Data extract:
((

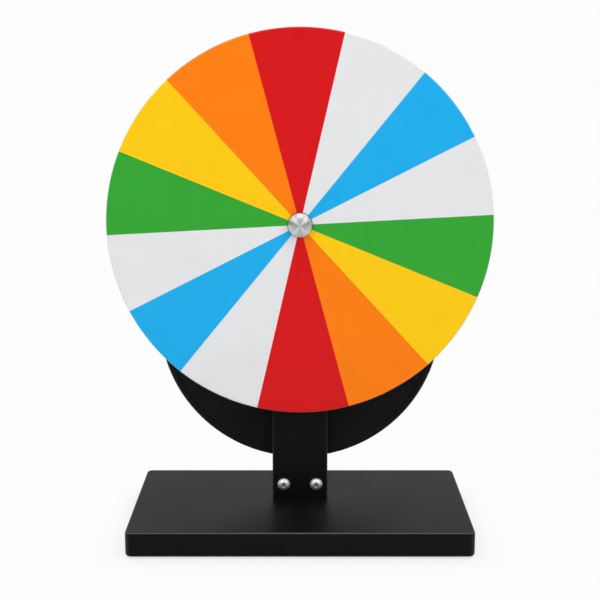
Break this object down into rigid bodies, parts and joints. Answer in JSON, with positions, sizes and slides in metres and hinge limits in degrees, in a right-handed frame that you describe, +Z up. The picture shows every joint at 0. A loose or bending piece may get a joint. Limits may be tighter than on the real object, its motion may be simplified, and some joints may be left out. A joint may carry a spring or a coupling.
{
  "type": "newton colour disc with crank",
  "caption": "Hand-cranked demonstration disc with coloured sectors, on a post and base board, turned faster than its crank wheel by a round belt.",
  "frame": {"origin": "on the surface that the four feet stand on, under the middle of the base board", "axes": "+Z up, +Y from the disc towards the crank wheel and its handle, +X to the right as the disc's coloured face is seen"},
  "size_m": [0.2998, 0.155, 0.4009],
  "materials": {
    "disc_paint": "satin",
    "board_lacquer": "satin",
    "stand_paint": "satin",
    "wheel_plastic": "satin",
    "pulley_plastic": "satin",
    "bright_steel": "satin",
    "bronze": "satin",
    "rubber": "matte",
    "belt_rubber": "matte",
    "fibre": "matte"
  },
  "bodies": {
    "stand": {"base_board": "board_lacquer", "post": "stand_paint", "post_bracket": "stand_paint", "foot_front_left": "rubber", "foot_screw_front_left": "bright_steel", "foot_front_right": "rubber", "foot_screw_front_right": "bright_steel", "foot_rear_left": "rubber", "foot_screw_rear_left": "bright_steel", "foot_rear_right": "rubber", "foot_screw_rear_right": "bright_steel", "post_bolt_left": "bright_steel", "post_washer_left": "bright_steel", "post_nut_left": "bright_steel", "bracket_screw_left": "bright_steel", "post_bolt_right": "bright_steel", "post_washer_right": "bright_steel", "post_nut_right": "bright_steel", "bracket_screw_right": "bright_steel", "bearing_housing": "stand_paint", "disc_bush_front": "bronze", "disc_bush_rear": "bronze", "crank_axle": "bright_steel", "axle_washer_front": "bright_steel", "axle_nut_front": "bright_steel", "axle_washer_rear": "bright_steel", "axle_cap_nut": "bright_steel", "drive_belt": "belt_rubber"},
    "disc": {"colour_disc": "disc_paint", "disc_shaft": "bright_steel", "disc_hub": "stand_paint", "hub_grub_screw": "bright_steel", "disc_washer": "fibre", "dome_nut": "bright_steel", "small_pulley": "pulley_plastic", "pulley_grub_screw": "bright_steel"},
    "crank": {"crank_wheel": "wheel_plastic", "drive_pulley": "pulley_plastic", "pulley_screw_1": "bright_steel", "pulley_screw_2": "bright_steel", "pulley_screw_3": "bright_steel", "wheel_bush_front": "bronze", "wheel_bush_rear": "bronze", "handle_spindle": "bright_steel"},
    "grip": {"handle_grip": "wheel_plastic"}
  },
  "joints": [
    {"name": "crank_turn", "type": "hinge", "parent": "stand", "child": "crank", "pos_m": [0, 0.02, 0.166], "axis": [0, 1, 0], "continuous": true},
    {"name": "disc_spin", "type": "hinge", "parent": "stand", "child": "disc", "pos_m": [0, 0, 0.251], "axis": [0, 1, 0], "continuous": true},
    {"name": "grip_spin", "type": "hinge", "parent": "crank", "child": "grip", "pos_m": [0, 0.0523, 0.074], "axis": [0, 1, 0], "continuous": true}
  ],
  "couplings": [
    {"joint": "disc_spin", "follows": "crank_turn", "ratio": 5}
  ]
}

))

Do this: Give an exact copy of all the data shown above.

Response below:
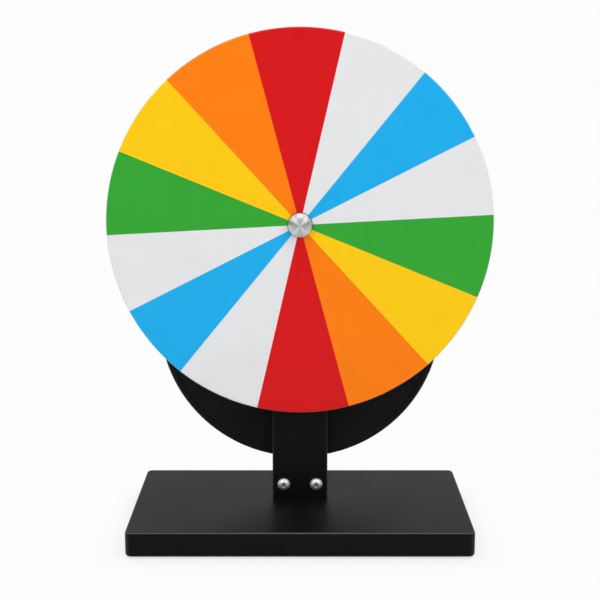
Break this object down into rigid bodies, parts and joints. Answer in JSON, with positions, sizes and slides in metres and hinge limits in degrees, in a right-handed frame that you describe, +Z up. The picture shows every joint at 0. A loose or bending piece may get a joint. Limits may be tighter than on the real object, its motion may be simplified, and some joints may be left out. A joint may carry a spring or a coupling.
{
  "type": "newton colour disc with crank",
  "caption": "Hand-cranked demonstration disc with coloured sectors, on a post and base board, turned faster than its crank wheel by a round belt.",
  "frame": {"origin": "on the surface that the four feet stand on, under the middle of the base board", "axes": "+Z up, +Y from the disc towards the crank wheel and its handle, +X to the right as the disc's coloured face is seen"},
  "size_m": [0.2998, 0.155, 0.4009],
  "materials": {
    "disc_paint": "satin",
    "board_lacquer": "satin",
    "stand_paint": "satin",
    "wheel_plastic": "satin",
    "pulley_plastic": "satin",
    "bright_steel": "satin",
    "bronze": "satin",
    "rubber": "matte",
    "belt_rubber": "matte",
    "fibre": "matte"
  },
  "bodies": {
    "stand": {"base_board": "board_lacquer", "post": "stand_paint", "post_bracket": "stand_paint", "foot_front_left": "rubber", "foot_screw_front_left": "bright_steel", "foot_front_right": "rubber", "foot_screw_front_right": "bright_steel", "foot_rear_left": "rubber", "foot_screw_rear_left": "bright_steel", "foot_rear_right": "rubber", "foot_screw_rear_right": "bright_steel", "post_bolt_left": "bright_steel", "post_washer_left": "bright_steel", "post_nut_left": "bright_steel", "bracket_screw_left": "bright_steel", "post_bolt_right": "bright_steel", "post_washer_right": "bright_steel", "post_nut_right": "bright_steel", "bracket_screw_right": "bright_steel", "bearing_housing": "stand_paint", "disc_bush_front": "bronze", "disc_bush_rear": "bronze", "crank_axle": "bright_steel", "axle_washer_front": "bright_steel", "axle_nut_front": "bright_steel", "axle_washer_rear": "bright_steel", "axle_cap_nut": "bright_steel", "drive_belt": "belt_rubber"},
    "disc": {"colour_disc": "disc_paint", "disc_shaft": "bright_steel", "disc_hub": "stand_paint", "hub_grub_screw": "bright_steel", "disc_washer": "fibre", "dome_nut": "bright_steel", "small_pulley": "pulley_plastic", "pulley_grub_screw": "bright_steel"},
    "crank": {"crank_wheel": "wheel_plastic", "drive_pulley": "pulley_plastic", "pulley_screw_1": "bright_steel", "pulley_screw_2": "bright_steel", "pulley_screw_3": "bright_steel", "wheel_bush_front": "bronze", "wheel_bush_rear": "bronze", "handle_spindle": "bright_steel"},
    "grip": {"handle_grip": "wheel_plastic"}
  },
  "joints": [
    {"name": "crank_turn", "type": "hinge", "parent": "stand", "child": "crank", "pos_m": [0, 0.02, 0.166], "axis": [0, 1, 0], "continuous": true},
    {"name": "disc_spin", "type": "hinge", "parent": "stand", "child": "disc", "pos_m": [0, 0, 0.251], "axis": [0, 1, 0], "continuous": true},
    {"name": "grip_spin", "type": "hinge", "parent": "crank", "child": "grip", "pos_m": [0, 0.0523, 0.074], "axis": [0, 1, 0], "continuous": true}
  ],
  "couplings": [
    {"joint": "disc_spin", "follows": "crank_turn", "ratio": 5}
  ]
}